After the fall of the Independent State of Croatia in 1945, Stepinac was arrested. The partisan leader Tito met with the archbishop and offered to create a Catholic Church independent of Rome under the aegis of the new Yugoslav socialist state. Faced with the refusal of the prelate, he was brought to trial accused of having supported the Ustasha, of being an accomplice in forcing Orthodox Serbs to convert by “putting a knife to their necks” and of conspiring to overthrow the Yugoslav government.
On October 1, 1946, Stepinac was found guilty and sentenced to 16 years of hard labor. As a result of the tensions of the Cold War, the trial acquired great international relevance. From the West and the Holy See, the Tito regime was accused of having organized a show trial in the Stalinist manner and of persecuting religious freedom. Pius XII excommunicated the officials who participated in the process and made Stepinac a cardinal. The Yugoslav government, in response, broke relations with the Vatican.

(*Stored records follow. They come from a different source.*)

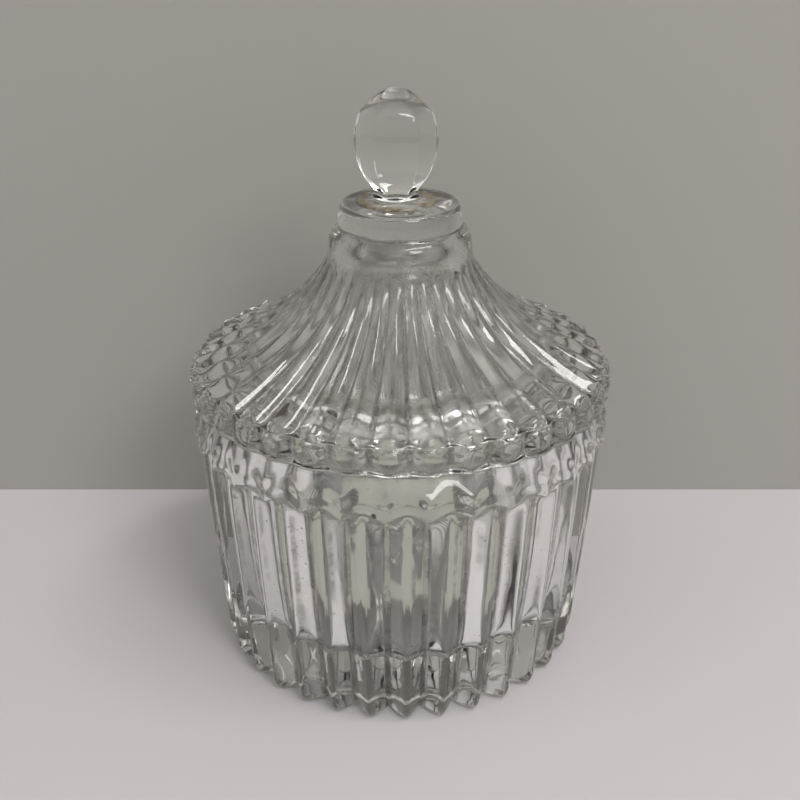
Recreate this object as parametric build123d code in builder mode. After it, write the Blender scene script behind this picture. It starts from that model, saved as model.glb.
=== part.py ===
"""Lidded candle jar in pressed glass: a ribbed jar, a fluted tent lid, a bonded knob.

Millimetres, +Z up. The origin is on the table under the middle of the foot.
"""
import os
from math import cos, radians, sin

from build123d import *

# Jar: height of the seat that the lid rests on, and heights measured from the table or the seat
SEAT_HEIGHT = 62.0
FOOT_BEVEL_HEIGHT = 2.0
FLOOR_THICKNESS = 12.5
FLANGE_DROP = 9.0
FLANGE_HEIGHT = 4.6

# Jar: radius over the ribs at the top of the wall, and what steps in or out from it
JAR_RADIUS = 44.7
JAR_RIBS = 33
WALL_THICKNESS = 8.2
WALL_GROOVE = 3.0
FOOT_INSET = 4.8
FOOT_GROOVE = 4.4
FOOT_BEVEL = 1.5
FLANGE_REACH = 1.1
FLANGE_NOTCH_LOW = 1.0
FLANGE_NOTCH_TOP = 2.2
FLANGE_NOTCH_EDGE = 0.5
FLANGE_BEVEL = 2.2

# Jar: the lip round the mouth, the draft of the inside and the recess under the foot
LIP_WALL = 4.9
INSIDE_DRAFT = 2.5
FLOOR_CORNER = 3.0
FOOT_RING = 6.5
FOOT_RECESS_DEPTH = 0.8

# Lid: the scalloped band, the tent and the shoulder, with heights above the seat
LID_FLUTES = 36
BAND_OVERHANG = 0.2
BAND_SCALLOP = 1.2
BAND_HEIGHT = 6.4
BAND_BEVEL = 0.8
TENT_FOOT_INSET = 2.8
TENT_FOOT_RISE = 1.2
TENT_MID_RADIUS = 29.4
TENT_MID_HEIGHT = 14.2
TENT_UPPER_RADIUS = 20.9
TENT_UPPER_HEIGHT = 20.4
TENT_HEIGHT = 27.0
TENT_WALL = 4.0
FLUTE_DEPTH = 1.4
FLUTE_DEPTH_UPPER = 0.7
FLUTE_DEPTH_TOP = 0.18
SHOULDER_RADIUS = 15.1
SHOULDER_HEIGHT = 8.2
SHOULDER_ROUND = 2.4
COLLAR_STEP = 2.2
COLLAR_HEIGHT = 5.6
COLLAR_ROUND = 1.0

# Lid: the solid glass over its hollow, and how the hollow's top is rounded
CROWN_THICKNESS = 8.3
NECK_WALL = 5.1
HOLLOW_ROUND_WIDTH = 5.0
HOLLOW_ROUND_HEIGHT = 2.0

# Lid: the ring under it that drops into the mouth
RING_CLEARANCE = 0.8
RING_WALL = 3.6
RING_DEPTH = 4.0
RING_LEAD_IN = 0.6

# Knob: an egg-shaped barrel with six flats, bonded on the collar a little off centre
KNOB_OFFSET = -0.8
KNOB_FLATS = 6
KNOB_FOOT_RADIUS = 5.0
KNOB_FOOT_HEIGHT = 0.9
KNOB_NECK_STEP = 0.8
KNOB_NECK_HEIGHT = 2.0
KNOB_RADIUS = 8.9
KNOB_FLAT_DEPTH = 1.0
KNOB_WIDEST_HEIGHT = 12.2
KNOB_LOWER_SHARE = 0.84
KNOB_LOWER_HEIGHT = 6.1
KNOB_CROWN_RADIUS = 5.0
KNOB_CROWN_DROP = 2.4
KNOB_TOP_RADIUS = 2.0
KNOB_HEIGHT = 22.8
KNOB_CROWN_SPREAD = 2.0

# Bond: the thin ring of adhesive under the knob, squeezed out past its foot
BOND_SQUEEZE = 3.3
BOND_THICKNESS = 0.35
BOND_EDGE = 0.2

# Ribs and flutes: the share of a groove's depth reached halfway down its flank
FLANK_DROP = 0.3

# Turn of the patterns about the axis, from the front
RIB_TURN = -1.8
FLUTE_TURN = 2.5

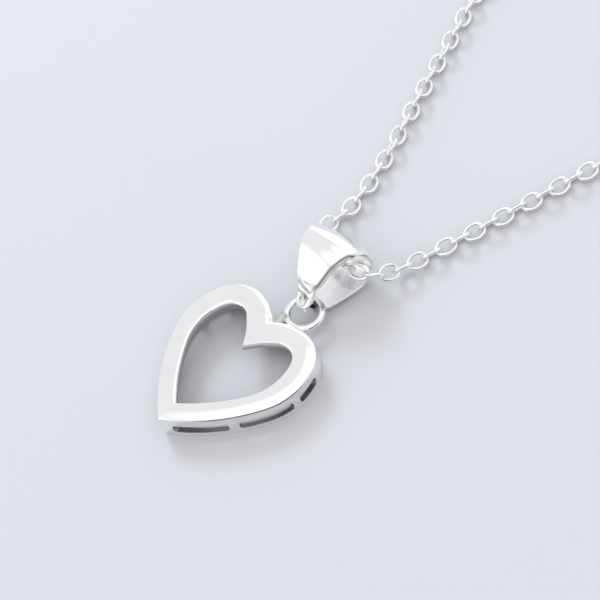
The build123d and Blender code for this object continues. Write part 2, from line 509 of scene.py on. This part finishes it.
def wall_place(stations, index, height, ends):
    """A station's place, moved where a slot's end needs the mesh to make room."""
    moved = stations[index][1]
    for number, span_end, inward, speed in ends:
        gap = abs(index - number)
        if gap < end_reach:
            target = span_end + inward * slot_end_shift(height) / speed
            moved += (target - stations[number][1]) * (1 - gap / end_reach)
    return moved


def slot_ends(stations):
    """Slot ends as station, exact place, way in and length of a place; and the slots' spans."""
    arcs = inset_heart(0)
    ends = []
    spans = []
    for side in (1, -1):
        choices = [index for index, station in enumerate(stations) if station[0] == side]
        for start, end in slot_spans():
            pair = []
            for place, inward in ((start, 1), (end, -1)):
                number = min(choices, key=lambda index: abs(stations[index][1] - place))
                _, chord, _, turn = arcs[min(int(place), len(arcs) - 1)]
                speed = chord.length * (turn / 2) / sin(turn / 2)
                ends.append((number, place, inward, speed))
                pair.append(number)
            spans.append(sorted(pair))
    return ends, spans


def heart_rows():
    """The closed cross-section, as rows of kind, distance, height and mark.

    The rows outer and inner cross the slots, inner and inside are darker rough metal, partly
    painted shade; low carries painted shade and shoulder a painted dark reflection.
    A skirt's heights are stretched later to its depth.
    """
    top = heart_height
    rows = []
    for share, mark in ((0, "low"), (0.5, "low"), (1, "")):
        rows.append(("skirt", 0, edge_round + share * skirt_rise(), mark))
    for step in range(1, SOFT_STEPS + 1):
        share = step / SOFT_STEPS
        rows.append(("opening", inner_round * share, top - inner_drop * (1 - share) ** 2, ""))
    rows += [("band", share, top, "") for share in (0.25, 0.5, 0.75)]
    for step in range(BEVEL_STEPS + 1):
        share = step / BEVEL_STEPS
        inset = bevel_width + (edge_round - bevel_width) * share
        drop = bevel_drop * (bevel_start * share + (1 - bevel_start) * share**2)
        rows.append(("inset", inset, top - drop, ""))
    for angle in (50, 25, 0):
        inset = edge_round * (1 - cos(radians(angle)))
        drop = edge_round * (1 + shoulder_set - sin(radians(angle)))
        rows.append(("inset", inset, top - bevel_drop - drop, "shoulder"))
    heights = [slot_bottom + slot_height * (share + 1) / 2 for share in SLOT_ROWS]
    rows += [("inset", 0, height, "") for height in WALL_LEVELS]
    rows += [("inset", 0, height, "outer") for height in heights]
    rows += [("inset", 0, height, "") for height in (foot_level, edge_round)]
    rows += [("inset", edge_round, 0, ""), ("inset", wall - edge_round, 0, "inside")]
    rows += [("inset", wall, height, "inside") for height in (edge_round, foot_level)]
    rows += [("inset", wall, height, "inner") for height in reversed(heights)]
    rows += [("inset", wall, height, "inside") for height in (WALL_LEVELS[-1], top - plate)]
    rows += [("under", 0.5, top - plate, "inside"), ("opening", wall, top - plate, "")]
    rows += [("skirt", wall, edge_round, "low"), ("skirt", wall - edge_round, 0, "low")]
    rows += [("skirt", edge_round, 0, "low")]
    return rows


def skirt_rise():
    """Height of the opening's wall between its two rounded edges, where no skirt is."""
    return plate - inner_drop - 2 * edge_round


def heart_grid(stations, rows, ends):
    """The points of every row at every station."""
    curves = {}

    def point_of(kind, distance, side, place):
        key = (kind, round(distance, 4))
        if key not in curves:
            curves[key] = inset_heart(distance) if kind == "inset" else opening_heart(distance)
        return on_heart(curves[key], side, place)

    grid = []
    for kind, distance, height, _ in rows:
        line = []
        for index, (side, place) in enumerate(stations):
            level = height
            if kind in ("band", "under"):
                near, far = (inner_round, bevel_width) if kind == "band" else (wall, wall)
                inside = point_of("opening", near, side, place)
                point = inside.lerp(point_of("inset", far, side, place), distance)
            elif kind == "skirt":
                point = point_of("opening", distance, side, place)
                depth = max(skirt_lip, stepped(RIGHT_SKIRT if side > 0 else LEFT_SKIRT, place))
                bottom = heart_height - plate - depth
                share = max(0, height - edge_round) / skirt_rise()
                reach = heart_height - inner_drop - edge_round - (bottom + edge_round)
                level = bottom + min(height, edge_round) + share * reach
            else:
                if kind == "inset" and distance in (0, wall):
                    place = wall_place(stations, index, height, ends)
                point = point_of(kind, distance, side, place)
            line.append(Vector((point.x, point.y, level)))
        grid.append(line)
    return grid


def notch_y():
    """How far along the heart its outer notch lies."""
    return OUTER_SHARES[0][1] * heart_length / 2


def ring_middle():
    """The middle of the soldered ring."""
    return Vector((ring_aside, notch_y() + ring_gap + ring_radius, ring_height))


def heart_painted_shade(mark, side, place):
    """Painted shade of the heart at a place: low on the skirt, and a painted dark reflection in the
    line under the bevel.
    """
    if mark == "low":
        return skirt_painted_shade
    if mark == "shoulder" and side > 0:
        coming = eased((place - SHOULDER_PLACES[0]) / SHOULDER_FADES[0])
        going = eased((SHOULDER_PLACES[1] - place) / SHOULDER_FADES[1])
        return shoulder_painted_reflection * coming * going
    return 0


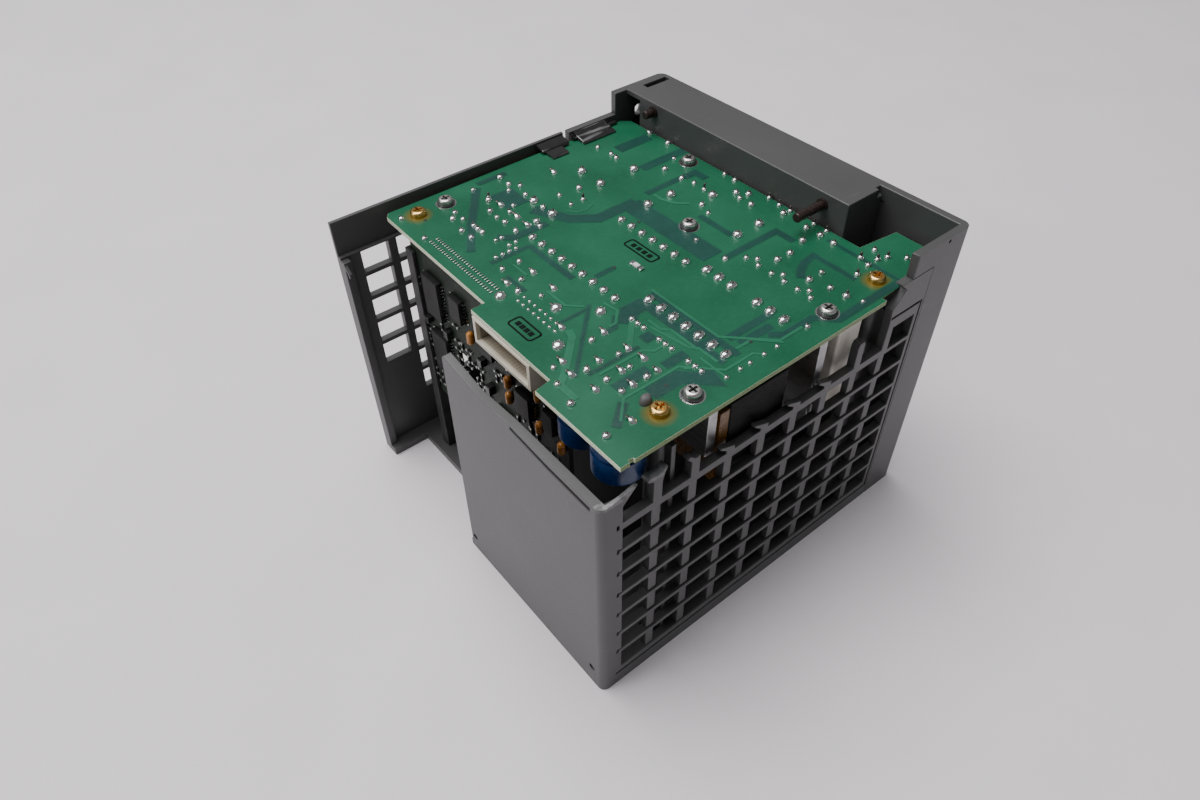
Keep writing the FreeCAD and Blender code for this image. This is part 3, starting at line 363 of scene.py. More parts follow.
def board_green():
    """Solder mask over glass cloth; pale cut edges and scorched rings at the brass screws."""
    material, tree, surface, place = shader("board_green")
    cloud = noise(tree, place, 22.0, 4.0)
    base = ramp(tree, cloud, [(0.3, BOARD_GREENS[0]), (0.7, BOARD_GREENS[1])])
    weave = noise(tree, place, 0.7, 2.0, (1, 0.35, 1))
    base = blend_colour(tree, ramp(tree, weave, [(0.45, grey(0.0)), (0.75, grey(0.22))]),
                        base, (0.012, 0.145, 0.070))
    for low, high in islands("case_board_screws"):
        centre = ((low.x + high.x) / 2 + SCORCH_SHIFT * MM,
                  (low.y + high.y) / 2 - SCORCH_SHIFT * MM, TOP)
        away = calc(tree, "DIVIDE", distance_to(tree, place, centre), SCORCH_RADIUS * MM)
        ring = ramp(tree, away, [(0.50, grey(0.85)), (0.72, grey(0.45)), (1.0, grey(0.0))])
        base = blend_colour(tree, ring, base, (0.13, 0.085, 0.006))
    turned = tree.nodes.new("ShaderNodeNewGeometry").outputs["Normal"]
    upright = calc(tree, "ABSOLUTE", axis_of(tree, turned, "Z"))
    edge = calc(tree, "LESS_THAN", upright, EDGE_TURN)
    threads = noise(tree, place, 0.4, 2.0)
    pale = ramp(tree, threads, [(0.3, (0.46, 0.52, 0.36)), (0.7, (0.66, 0.70, 0.54))])
    olive = ramp(tree, threads, [(0.3, (0.10, 0.16, 0.045)), (0.7, (0.20, 0.27, 0.09))])
    sideways = calc(tree, "GREATER_THAN", calc(tree, "ABSOLUTE", axis_of(tree, turned, "X")), 0.7)
    fibre = blend_colour(tree, sideways, pale, olive)
    base = blend_colour(tree, edge, base, fibre)
    tree.links.new(base, surface.inputs["Base Color"])
    roughness(tree, surface, cloud, 0.30, 0.42)
    bump(tree, surface, weave, 0.008, 0.5)
    surface.inputs["Specular IOR Level"].default_value = 0.35
    return material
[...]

Stepinac died on May 10, 1960 in his native parish of Krasic, while he was under house arrest after his prison sentence was commuted (in 2016 the Zagreb provincial court would annul his sentence). Considered a martyr by the Church, in 1981 John Paul II began his beatification process, a process that culminated in 1998 with the pope’s pilgrimage to the Marija Bistrica sanctuary.
This decision contributed to fuel the rivalry between Croats and Serbs, already festering after the Balkan wars. The first saw it as an act of justice. In fact, the figure of Stepinac had been used by Croatian nationalism to legitimize the country’s independence process and underline the importance of Catholicism in its configuration. The latter considered it a senseless provocation and raised public protests.
Those protests were heard almost twenty years later. In 2016, Pope Francis decided to stop the cardinal’s canonization process as a goodwill gesture in his policy of rapprochement with the Orthodox Church. The investigation that was opened to elucidate Stepinac’s actions during the war did not offer satisfactory results, so his canonization remains on hold pending the collection of new data.